In the present case, GET attempted to leverage the broad functional language of its “encoding means” but bypassed the rigorous structural mapping required by law. The Federal Circuit’s opinion reinforces that the cost of functional claiming is a demanding evidentiary burden during litigation.
The ruling protects accused infringers from potentially overbroad applications of means-plus-function claims, demanding that patentees respect the specific structural disclosures used to obtain their patents.
For the patent community, the decision underscores the necessity of precise, evidence-backed expert analysis.

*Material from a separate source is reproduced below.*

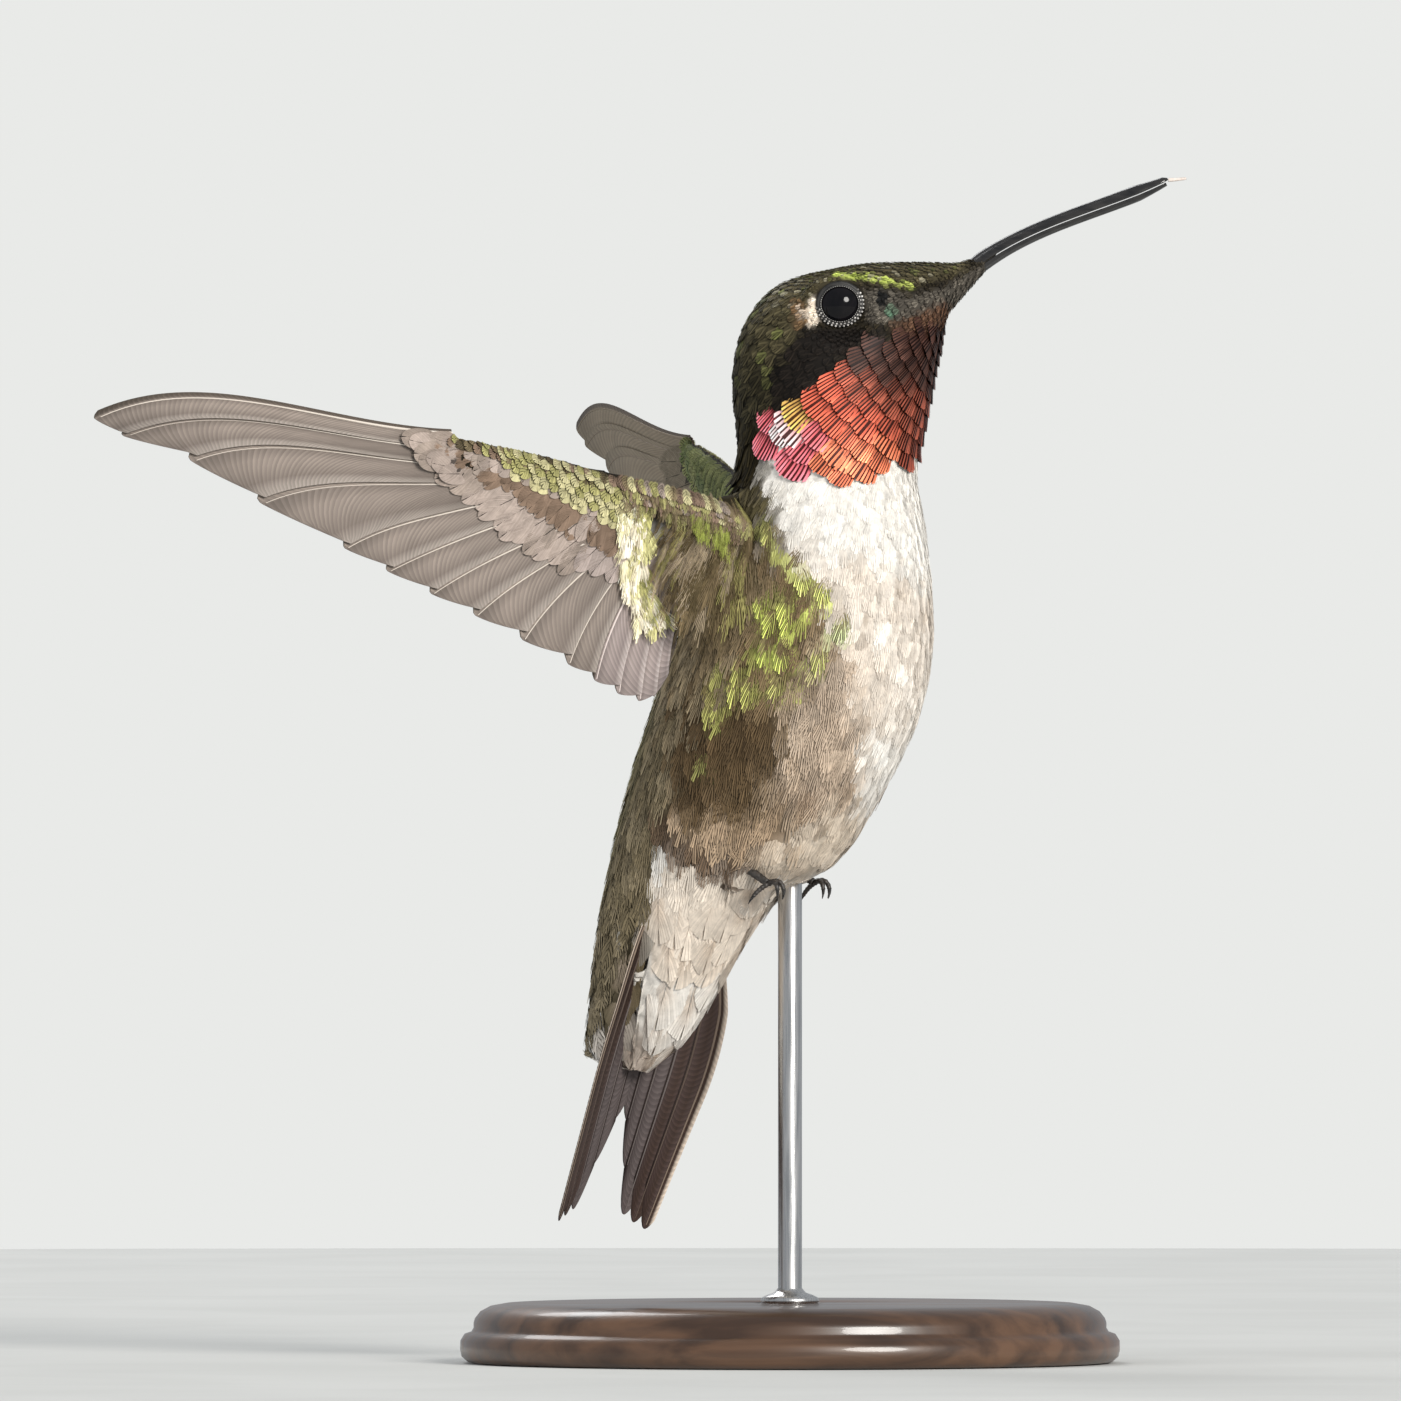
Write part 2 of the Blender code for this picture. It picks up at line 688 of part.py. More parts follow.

Courts will not accept vague inferences or selective readings of patent specifications to bridge evidentiary gaps.
As technology continues its steady advancement, the requirement to firmly anchor infringement arguments to concrete technical evidence remains a key for patent litigation.
Disclaimer: This is provided for informational purposes only and does not constitute legal or financial advice. To the extent there are any opinions in this article, they are the author’s alone and do not represent the beliefs of his firm or clients. The strategies expressed are purely speculation based on publicly available information. The information expressed is subject to change at any time and should be checked for completeness, accuracy and current applicability. For advice, consult a suitably licensed attorney and/or patent professional.